:: Recorded information ::

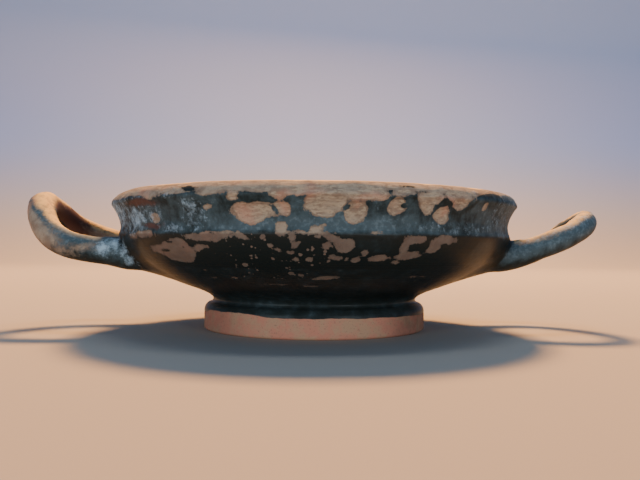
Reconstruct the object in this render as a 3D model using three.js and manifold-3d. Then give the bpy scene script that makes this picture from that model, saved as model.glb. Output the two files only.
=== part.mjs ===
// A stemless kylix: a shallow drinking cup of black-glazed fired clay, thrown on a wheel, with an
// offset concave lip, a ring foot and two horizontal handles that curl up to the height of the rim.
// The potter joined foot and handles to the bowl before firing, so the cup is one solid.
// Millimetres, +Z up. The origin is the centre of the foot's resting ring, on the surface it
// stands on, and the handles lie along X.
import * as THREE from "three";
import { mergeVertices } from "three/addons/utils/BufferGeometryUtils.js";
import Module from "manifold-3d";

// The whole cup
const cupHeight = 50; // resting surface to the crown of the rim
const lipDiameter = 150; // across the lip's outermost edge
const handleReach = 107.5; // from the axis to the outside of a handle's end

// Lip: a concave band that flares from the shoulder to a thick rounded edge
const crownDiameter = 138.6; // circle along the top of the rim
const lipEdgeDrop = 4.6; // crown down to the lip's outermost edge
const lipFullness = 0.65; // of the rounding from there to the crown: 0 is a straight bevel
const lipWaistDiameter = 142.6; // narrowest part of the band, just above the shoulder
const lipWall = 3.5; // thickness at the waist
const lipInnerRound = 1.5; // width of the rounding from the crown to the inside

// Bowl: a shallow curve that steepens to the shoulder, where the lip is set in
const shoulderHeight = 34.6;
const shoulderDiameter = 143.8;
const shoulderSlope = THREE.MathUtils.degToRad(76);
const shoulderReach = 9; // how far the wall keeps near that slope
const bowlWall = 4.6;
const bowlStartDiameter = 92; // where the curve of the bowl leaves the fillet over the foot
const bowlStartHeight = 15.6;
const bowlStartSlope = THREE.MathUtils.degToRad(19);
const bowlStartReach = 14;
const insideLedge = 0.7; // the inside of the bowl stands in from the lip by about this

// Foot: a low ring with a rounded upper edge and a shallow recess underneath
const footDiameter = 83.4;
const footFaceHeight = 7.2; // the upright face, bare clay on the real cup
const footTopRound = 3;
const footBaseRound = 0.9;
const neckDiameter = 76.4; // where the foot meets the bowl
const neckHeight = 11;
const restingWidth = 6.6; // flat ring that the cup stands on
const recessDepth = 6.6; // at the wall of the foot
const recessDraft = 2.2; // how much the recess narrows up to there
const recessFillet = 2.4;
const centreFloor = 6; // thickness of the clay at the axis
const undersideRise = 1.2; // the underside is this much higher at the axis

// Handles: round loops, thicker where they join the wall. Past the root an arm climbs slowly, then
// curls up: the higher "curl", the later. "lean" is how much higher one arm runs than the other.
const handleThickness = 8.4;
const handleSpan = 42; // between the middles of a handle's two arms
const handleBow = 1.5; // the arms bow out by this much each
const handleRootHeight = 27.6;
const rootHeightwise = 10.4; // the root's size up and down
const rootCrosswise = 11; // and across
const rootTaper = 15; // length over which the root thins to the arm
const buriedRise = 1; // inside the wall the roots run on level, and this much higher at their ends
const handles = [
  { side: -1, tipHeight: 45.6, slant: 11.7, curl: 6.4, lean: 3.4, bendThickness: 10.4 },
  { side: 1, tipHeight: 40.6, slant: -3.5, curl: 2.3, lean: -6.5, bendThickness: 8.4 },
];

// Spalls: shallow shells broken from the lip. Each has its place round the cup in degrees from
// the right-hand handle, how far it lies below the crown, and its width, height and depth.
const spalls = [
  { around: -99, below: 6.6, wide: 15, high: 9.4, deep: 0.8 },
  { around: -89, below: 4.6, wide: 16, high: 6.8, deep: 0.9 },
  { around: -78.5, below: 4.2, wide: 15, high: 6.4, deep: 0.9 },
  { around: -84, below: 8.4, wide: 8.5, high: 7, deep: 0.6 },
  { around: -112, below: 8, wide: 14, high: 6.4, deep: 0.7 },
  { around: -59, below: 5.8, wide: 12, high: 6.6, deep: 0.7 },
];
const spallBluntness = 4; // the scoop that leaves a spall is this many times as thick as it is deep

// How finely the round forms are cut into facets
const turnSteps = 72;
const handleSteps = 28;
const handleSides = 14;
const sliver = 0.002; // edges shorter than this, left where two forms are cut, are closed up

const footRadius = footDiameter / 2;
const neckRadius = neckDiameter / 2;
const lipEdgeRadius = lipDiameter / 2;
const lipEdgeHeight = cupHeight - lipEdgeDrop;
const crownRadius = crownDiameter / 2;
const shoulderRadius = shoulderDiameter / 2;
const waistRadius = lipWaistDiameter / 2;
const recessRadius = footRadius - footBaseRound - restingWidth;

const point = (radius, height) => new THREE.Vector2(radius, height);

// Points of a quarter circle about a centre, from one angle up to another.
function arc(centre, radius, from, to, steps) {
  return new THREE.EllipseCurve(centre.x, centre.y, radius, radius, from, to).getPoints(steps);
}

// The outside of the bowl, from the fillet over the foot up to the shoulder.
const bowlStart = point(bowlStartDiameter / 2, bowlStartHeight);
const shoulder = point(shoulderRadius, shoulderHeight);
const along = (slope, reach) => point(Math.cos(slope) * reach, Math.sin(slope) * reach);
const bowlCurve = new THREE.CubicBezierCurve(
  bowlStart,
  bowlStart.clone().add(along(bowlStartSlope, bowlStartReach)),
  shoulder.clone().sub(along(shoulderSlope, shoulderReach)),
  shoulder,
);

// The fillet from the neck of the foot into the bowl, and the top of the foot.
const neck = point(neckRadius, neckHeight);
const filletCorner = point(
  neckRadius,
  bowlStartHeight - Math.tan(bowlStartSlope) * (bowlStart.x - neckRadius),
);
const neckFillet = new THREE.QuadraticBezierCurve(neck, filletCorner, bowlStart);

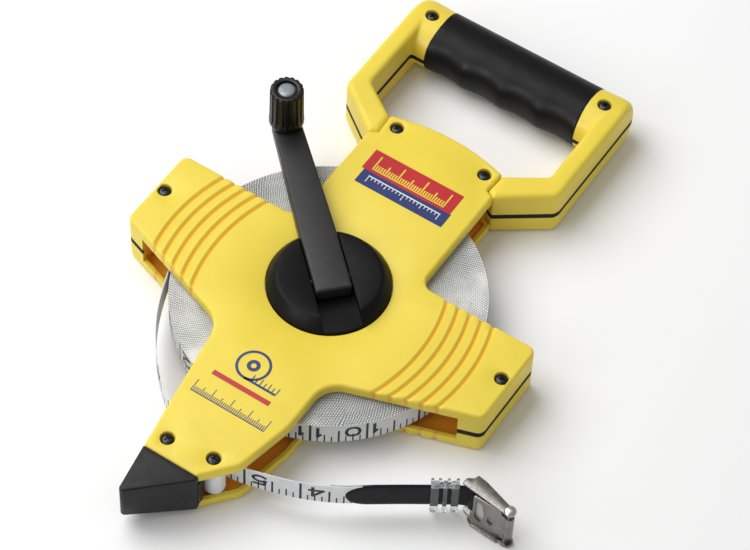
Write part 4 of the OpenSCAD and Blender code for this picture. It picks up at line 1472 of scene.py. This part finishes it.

:::

Exercise objective:
Copy out every line holding the string "picture".

Solution to this exercise:
Reconstruct the object in this render as a 3D model using three.js and manifold-3d. Then give the bpy scene script that makes this picture from that model, saved as model.glb. Output the two files only.
Write part 4 of the OpenSCAD and Blender code for this picture. It picks up at line 1472 of scene.py. This part finishes it.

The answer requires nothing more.